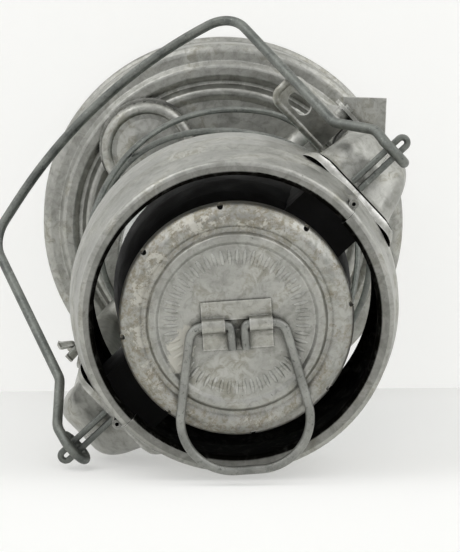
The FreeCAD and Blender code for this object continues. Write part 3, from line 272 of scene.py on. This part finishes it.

---

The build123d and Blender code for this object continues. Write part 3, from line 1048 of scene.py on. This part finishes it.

==

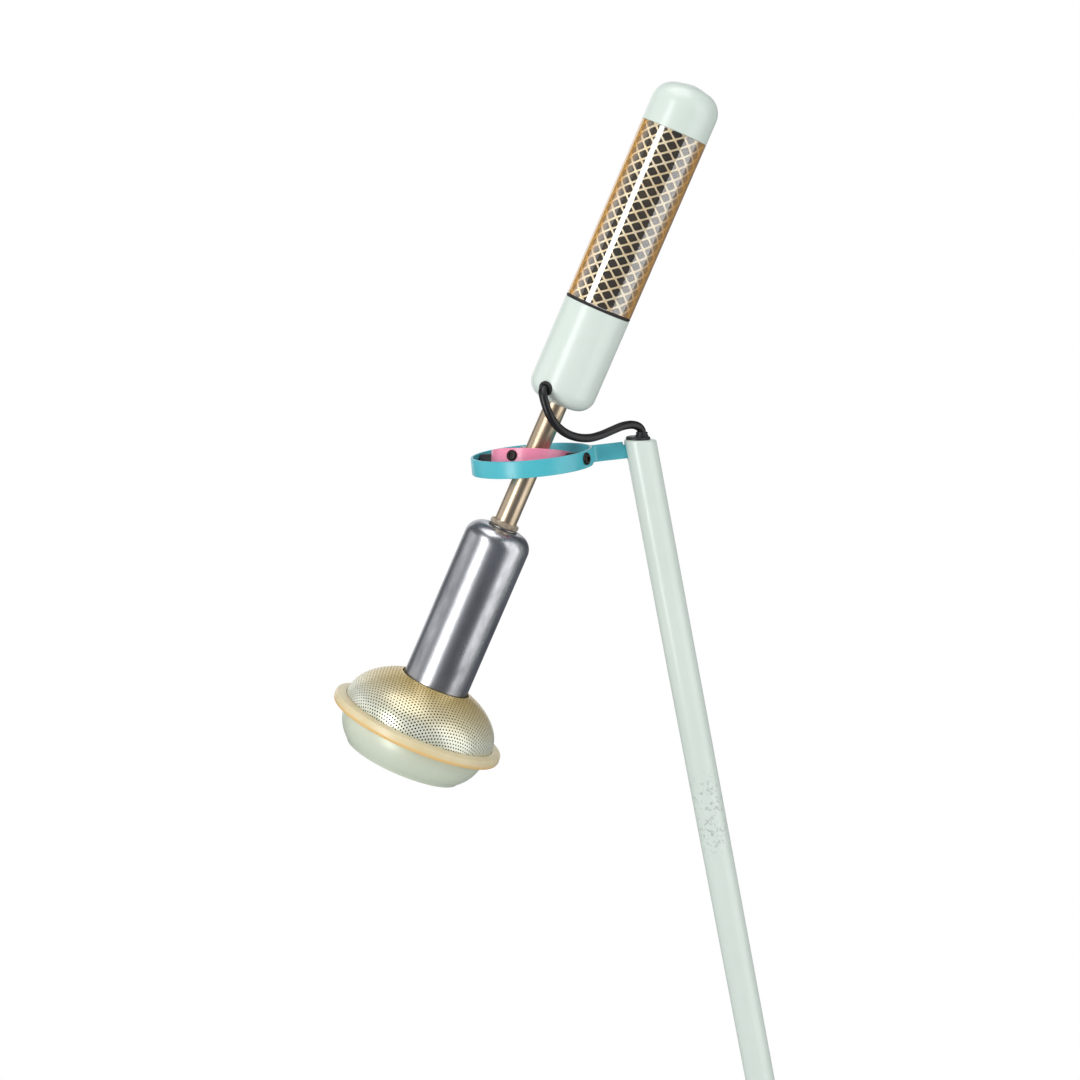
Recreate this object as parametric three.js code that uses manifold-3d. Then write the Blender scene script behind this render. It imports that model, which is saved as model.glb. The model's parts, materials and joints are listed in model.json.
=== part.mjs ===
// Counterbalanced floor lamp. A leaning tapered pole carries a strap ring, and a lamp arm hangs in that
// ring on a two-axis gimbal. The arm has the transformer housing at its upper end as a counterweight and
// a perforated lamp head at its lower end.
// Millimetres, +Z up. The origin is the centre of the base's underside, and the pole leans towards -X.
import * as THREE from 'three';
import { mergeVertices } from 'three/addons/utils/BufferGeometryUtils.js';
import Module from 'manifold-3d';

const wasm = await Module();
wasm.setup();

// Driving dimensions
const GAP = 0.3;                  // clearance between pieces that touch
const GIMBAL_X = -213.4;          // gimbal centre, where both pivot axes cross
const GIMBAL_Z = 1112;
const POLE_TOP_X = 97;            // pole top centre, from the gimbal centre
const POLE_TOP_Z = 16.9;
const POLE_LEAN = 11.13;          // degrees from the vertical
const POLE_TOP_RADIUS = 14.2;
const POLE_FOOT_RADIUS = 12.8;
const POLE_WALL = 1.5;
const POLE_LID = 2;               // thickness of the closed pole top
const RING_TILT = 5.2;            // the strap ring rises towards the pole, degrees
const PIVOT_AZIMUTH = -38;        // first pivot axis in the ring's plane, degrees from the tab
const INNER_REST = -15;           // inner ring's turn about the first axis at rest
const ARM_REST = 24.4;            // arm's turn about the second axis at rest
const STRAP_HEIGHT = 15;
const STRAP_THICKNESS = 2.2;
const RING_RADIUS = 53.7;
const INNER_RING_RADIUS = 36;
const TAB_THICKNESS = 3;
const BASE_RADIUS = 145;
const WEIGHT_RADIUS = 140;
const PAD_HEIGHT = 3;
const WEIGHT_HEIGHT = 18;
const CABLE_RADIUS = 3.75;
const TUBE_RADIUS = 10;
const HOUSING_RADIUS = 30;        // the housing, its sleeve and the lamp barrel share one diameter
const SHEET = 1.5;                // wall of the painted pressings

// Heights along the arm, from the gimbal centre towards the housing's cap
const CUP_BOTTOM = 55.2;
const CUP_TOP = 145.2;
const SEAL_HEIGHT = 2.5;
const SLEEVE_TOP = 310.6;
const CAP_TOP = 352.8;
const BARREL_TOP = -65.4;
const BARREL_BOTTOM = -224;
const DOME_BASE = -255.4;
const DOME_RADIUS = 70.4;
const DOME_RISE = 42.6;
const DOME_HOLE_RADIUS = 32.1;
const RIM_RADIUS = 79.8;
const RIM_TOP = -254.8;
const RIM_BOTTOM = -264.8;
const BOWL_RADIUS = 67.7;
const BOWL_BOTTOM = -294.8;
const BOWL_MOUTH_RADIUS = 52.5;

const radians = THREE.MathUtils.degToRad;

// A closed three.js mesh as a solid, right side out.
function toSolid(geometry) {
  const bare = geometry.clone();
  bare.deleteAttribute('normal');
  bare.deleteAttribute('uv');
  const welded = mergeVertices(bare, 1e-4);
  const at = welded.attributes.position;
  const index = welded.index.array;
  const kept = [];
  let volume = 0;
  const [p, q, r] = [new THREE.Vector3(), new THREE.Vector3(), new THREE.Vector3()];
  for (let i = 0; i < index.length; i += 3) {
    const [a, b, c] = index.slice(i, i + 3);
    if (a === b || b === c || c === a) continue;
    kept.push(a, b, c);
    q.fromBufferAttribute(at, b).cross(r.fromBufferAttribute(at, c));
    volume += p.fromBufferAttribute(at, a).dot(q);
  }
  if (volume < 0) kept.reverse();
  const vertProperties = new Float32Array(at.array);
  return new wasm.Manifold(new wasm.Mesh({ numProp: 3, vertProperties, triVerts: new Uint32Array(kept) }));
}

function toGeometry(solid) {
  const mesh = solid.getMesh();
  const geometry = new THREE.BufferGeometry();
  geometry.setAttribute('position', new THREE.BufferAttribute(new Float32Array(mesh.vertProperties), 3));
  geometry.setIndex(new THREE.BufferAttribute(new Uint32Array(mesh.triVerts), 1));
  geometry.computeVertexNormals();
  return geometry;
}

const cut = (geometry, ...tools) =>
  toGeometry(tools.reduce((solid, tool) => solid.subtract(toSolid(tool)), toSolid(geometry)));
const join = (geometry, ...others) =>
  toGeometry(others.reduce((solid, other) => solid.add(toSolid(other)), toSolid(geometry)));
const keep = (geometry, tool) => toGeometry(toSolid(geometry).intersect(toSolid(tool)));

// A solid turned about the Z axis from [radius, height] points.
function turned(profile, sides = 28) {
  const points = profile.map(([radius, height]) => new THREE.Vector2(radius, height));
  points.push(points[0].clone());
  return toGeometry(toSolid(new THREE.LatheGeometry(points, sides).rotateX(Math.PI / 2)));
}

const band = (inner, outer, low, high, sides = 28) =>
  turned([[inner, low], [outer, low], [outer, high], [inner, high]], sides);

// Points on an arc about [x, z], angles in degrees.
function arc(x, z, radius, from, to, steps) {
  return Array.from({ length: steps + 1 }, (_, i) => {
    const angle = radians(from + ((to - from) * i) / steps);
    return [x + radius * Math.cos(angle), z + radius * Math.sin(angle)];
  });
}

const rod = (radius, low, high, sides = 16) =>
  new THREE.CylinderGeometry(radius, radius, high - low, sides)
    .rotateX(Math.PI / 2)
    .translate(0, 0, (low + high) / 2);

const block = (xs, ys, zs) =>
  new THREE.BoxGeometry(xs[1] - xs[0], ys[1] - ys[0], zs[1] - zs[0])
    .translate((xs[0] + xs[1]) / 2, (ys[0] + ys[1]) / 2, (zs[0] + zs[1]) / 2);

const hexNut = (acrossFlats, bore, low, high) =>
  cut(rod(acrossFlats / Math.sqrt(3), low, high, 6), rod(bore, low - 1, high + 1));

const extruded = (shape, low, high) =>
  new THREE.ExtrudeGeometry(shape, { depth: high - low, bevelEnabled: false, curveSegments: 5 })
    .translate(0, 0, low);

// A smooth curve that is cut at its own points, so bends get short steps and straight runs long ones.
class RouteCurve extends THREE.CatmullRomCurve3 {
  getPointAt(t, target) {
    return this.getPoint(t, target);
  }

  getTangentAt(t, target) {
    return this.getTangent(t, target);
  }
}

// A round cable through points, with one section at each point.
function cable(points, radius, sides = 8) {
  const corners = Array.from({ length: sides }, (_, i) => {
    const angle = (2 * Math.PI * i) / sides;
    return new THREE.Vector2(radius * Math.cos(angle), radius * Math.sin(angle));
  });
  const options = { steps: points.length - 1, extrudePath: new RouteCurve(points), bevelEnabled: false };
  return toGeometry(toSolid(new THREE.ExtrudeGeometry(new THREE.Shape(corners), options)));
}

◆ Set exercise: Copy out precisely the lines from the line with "Recreate this object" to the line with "wasm.setup();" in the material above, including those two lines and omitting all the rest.

◆ Written solution:
Recreate this object as parametric three.js code that uses manifold-3d. Then write the Blender scene script behind this render. It imports that model, which is saved as model.glb. The model's parts, materials and joints are listed in model.json.
=== part.mjs ===
// Counterbalanced floor lamp. A leaning tapered pole carries a strap ring, and a lamp arm hangs in that
// ring on a two-axis gimbal. The arm has the transformer housing at its upper end as a counterweight and
// a perforated lamp head at its lower end.
// Millimetres, +Z up. The origin is the centre of the base's underside, and the pole leans towards -X.
import * as THREE from 'three';
import { mergeVertices } from 'three/addons/utils/BufferGeometryUtils.js';
import Module from 'manifold-3d';

const wasm = await Module();
wasm.setup();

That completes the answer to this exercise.